The annual conference “allows the cooperatives and exporters to meet and negotiate price with specialty buyers directly”, says Kamau. But this year, “one of the key aspects that came out of the Rwanda conference was the participation of women and youth. Working with the International Women’s Coffee Alliance chapter here, we were able to really bring together a lot of women in coffee, and working with Sustainable Growers, we were then able to showcase the work they have been doing in the farmland.”

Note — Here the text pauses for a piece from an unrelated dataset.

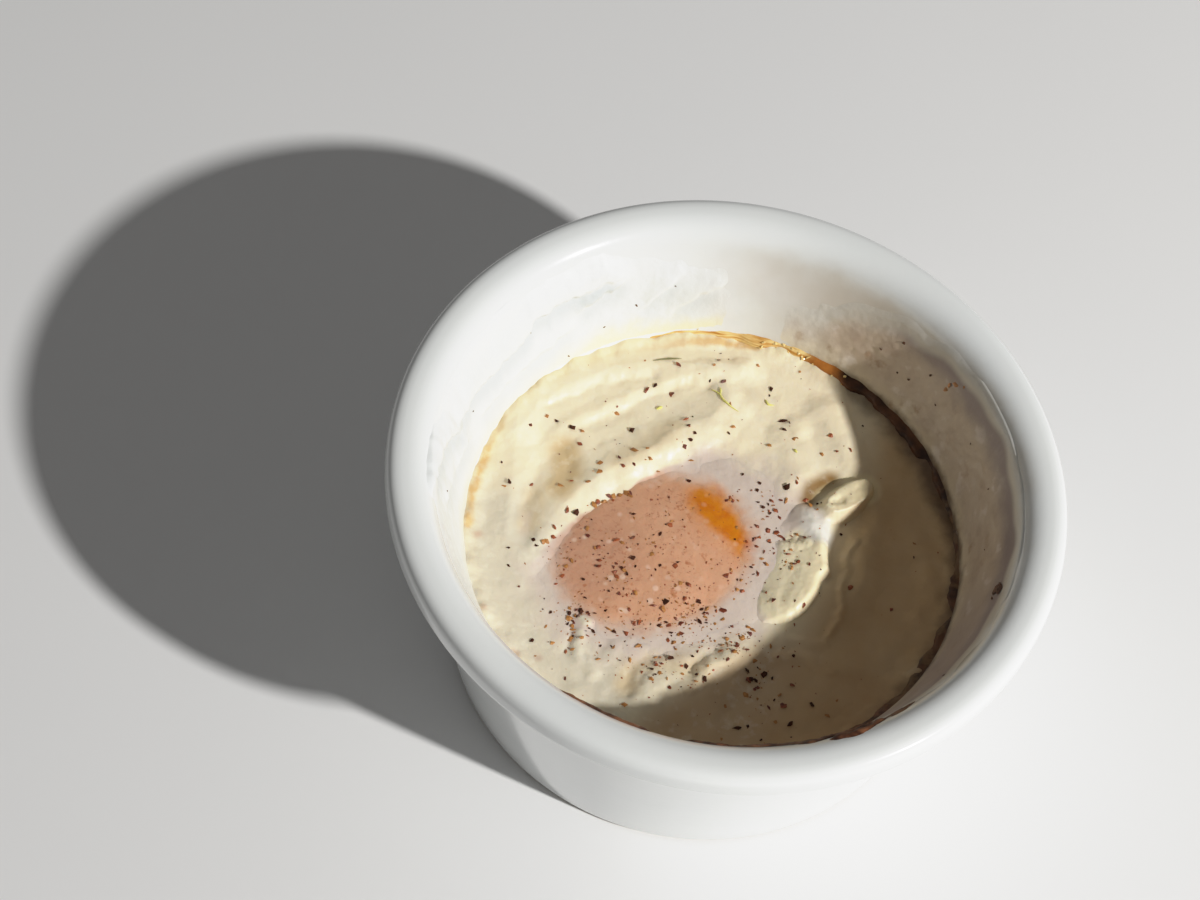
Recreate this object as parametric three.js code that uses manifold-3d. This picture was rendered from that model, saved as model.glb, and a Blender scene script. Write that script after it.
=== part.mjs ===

Meanwhile, Rwandan coffee has been receiving accolades abroad. Last year, Rwanda earned “Best of the Best” and “Coffee Lover’s Choice” in illycaffé’s annual Ernesto Illy International Coffee Award. Based on criteria including complexity, balance, and strength, coffee grown by the Ngororero Coffee Washing Station in western Rwanda was selected after rounds of blind tastings by an independent jury. Ngororero was chosen from among the world’s top lots from the 2017/2018 harvests in nine countries.

Recognition and efforts on the international stage, combined with extensive work at the farm level, have helped the Rwandan coffee sector rebuild and grow following its rocky past. Although production has averaged below volumes seen before the civil war, it has remained steady overall and increased 10 per cent in the 2018/19 harvest season. NAEB hopes to expand cultivated land from 37,700 hectares currently to 39,500 hectares by 2023, and increase specialty coffee volumes to 80 per cent by 2020. While these may seem like ambitious targets on the surface, Rwanda has proven capable of great feats.

“With great integration of cooperatives into exporting and with shortening the value chain from farmers to the international market, I see a very bright future for the Rwandan coffee industry,” estimates Kamau. “And with the continued support of the government, I expect even better results in the future.”